Late or out-of-order events are events that arrive after their expected time window or position in the stream. This can happen due to network delays, clock skew, or data sources that do not produce events in chronological order. To handle late or out-of-order events in Flink, you need to specify a watermark strategy that defines how to assign timestamps and watermarks to your events. Watermarks are special markers that indicate the progress of event time in your stream and trigger window computations. Flink provides several built-in watermark strategies for different scenarios, such as bounded-out-of-orderness, ascending timestamps, or punctuated watermarks. You can also implement your own custom watermark strategy if none of the built-in ones suit your needs. Additionally, you need to configure how your windows should deal with late events that arrive after the watermark has passed.

Flink offers some options for this:

Discard: This is the default option that simply ignores any late events and drops them from the window computation
Fire-and-purge: This option emits a new window result whenever a late event arrives, and clears the window state afterwards. This is useful if you want to update your results with late data, but do not want to keep the window state for too long
Fire-and-accumulate: This option also emits a new window result whenever a late event arrives, but keeps the window state for further updates. This is useful if you want to retain all the data in your window for future reference or aggregation

Data loss

Data loss occurs when some events or records are missing or corrupted during processing or output. This can lead to incorrect or inconsistent results. To solve this problem, you can try to use exactly-once processing semantics, which guarantee that each event or record will be processed exactly once and output exactly once. You can also use metrics or logs to monitor the data quality and integrity of each operator.

Data Ingestion

Flink provides support for various data sources, including Kafka, HDFS, and Amazon S3. However, ingesting data from these sources can be challenging, especially when dealing with large-scale data.

Use Flink Connectors: Flink provides a set of connectors that can be used to ingest data from various sources. These connectors are designed to handle large-scale data ingestion and provide fault-tolerant data processing. Flink connectors include Kafka, HDFS, Amazon S3, and many others.

Use Flink Streaming File Sink: Flink provides a Streaming File Sink that can be used to write data to a file system. The Streaming File Sink is designed to handle large-scale data output and provides fault-tolerant data processing. The Streaming File Sink can be used to write data to HDFS, Amazon S3, and other file systems.

Data Processing

Flink provides a set of operators that can be used to process data streams, including map, filter, reduce, join, and window. However, processing large-scale data streams can be challenging, especially when dealing with complex processing logic.

Use Flink Stateful Stream Processing: Flink provides support for stateful stream processing, where the state of a stream can be maintained across multiple processing stages.
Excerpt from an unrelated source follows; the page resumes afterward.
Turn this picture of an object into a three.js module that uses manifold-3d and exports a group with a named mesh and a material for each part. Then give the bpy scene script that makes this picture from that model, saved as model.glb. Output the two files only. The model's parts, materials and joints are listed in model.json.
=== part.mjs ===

This allows developers to write complex stream processing applications easily. Flink provides a set of stateful operators, including KeyedState, OperatorState, and BroadcastState.

Use Flink Windowing: Flink provides support for windowing, which allows developers to process data streams in fixed or sliding windows. Windowing can be used to aggregate data streams over a period of time, which is useful for computing rolling averages, maximums, and minimums.

Data Output

The final common problem in Apache Flink is data output. Flink provides support for various data sinks, including Kafka, HDFS, and Amazon S3. However, writing data to these sinks can be challenging, especially when dealing with large-scale data.

Use Flink Streaming File Sink: Flink provides a Streaming File Sink that can be used to write data to a file system. The Streaming File Sink is designed to handle large-scale data output and provides fault-tolerant data processing. The Streaming File Sink can be used to write data to HDFS, Amazon S3, and other file systems.

Use Flink Kafka Sink: Flink provides a Kafka Sink that can be used to write data to a Kafka topic. The Kafka Sink is designed to handle large-scale data output and provides fault-tolerant data processing. The Kafka Sink can be used to write data to a Kafka cluster.

State management

State is one of the key features of Flink that enables it to handle complex and stateful computations over streams. State is any information that you need to remember across events or windows in your job. For example, counts, sums, averages, lists, maps, etc. Flink provides a rich set of state abstractions and APIs for different use cases, such as keyed state, operator state, broadcast state, timer state, etc. You can also use various state backends to store your state in memory or on disk, such as RocksDB, FileSystem, or MemoryStateBackend.

To manage state in Flink, you need to follow some best practices and guidelines, such as:

Use managed state instead of raw state whenever possible. Managed state is state that is managed by Flink and automatically checkpointed and restored in case of failures. Raw state is state that is directly accessed by your user code and not tracked by Flink. Managed state is more reliable, scalable, and efficient than raw state
Choose the right state backend for your job based on your performance and durability requirements. For example, RocksDBStateBackend is a good choice for large and incremental state, while MemoryStateBackend is a good choice for small and transient state
Use state TTL (time-to-live) to expire and clean up your state after a certain period of time. This can help you reduce the state size and avoid memory leaks or stale data
Use state processors to read, write, or modify your state outside of your running job. This can help you debug, migrate, or bootstrap your state for testing or production purposes

Memory Management

Flink can consume a lot of memory, especially when processing large amounts of data. It is important to configure Flink to use memory efficiently and to monitor memory usage regularly. Solutions to memory management problems include increasing the memory available to Flink, optimizing data processing to minimize memory usage, and using stateful operations sparingly.

Performance

Flink can experience performance issues, especially when processing complex data transformations. It is important to optimize data processing to minimize processing time and to monitor performance regularly. Solutions to performance problems include optimizing data processing, increasing the number of machines in the cluster, and using specialized hardware, such as GPUs.

Fault-tolerance

Flink can experience failures, such as machine failures and network failures. It is important to configure Flink to be fault-tolerant and to test fault-tolerance regularly. Solutions to fault-tolerance problems include configuring checkpoints properly, using redundant machines in the cluster, and monitoring the health of the cluster regularly.

Conclusion

Flink is a powerful and versatile framework for stream processing and batch analytics that can enable businesses to extract valuable insights from large volumes of data in real time, with high performance, scalability, and reliability.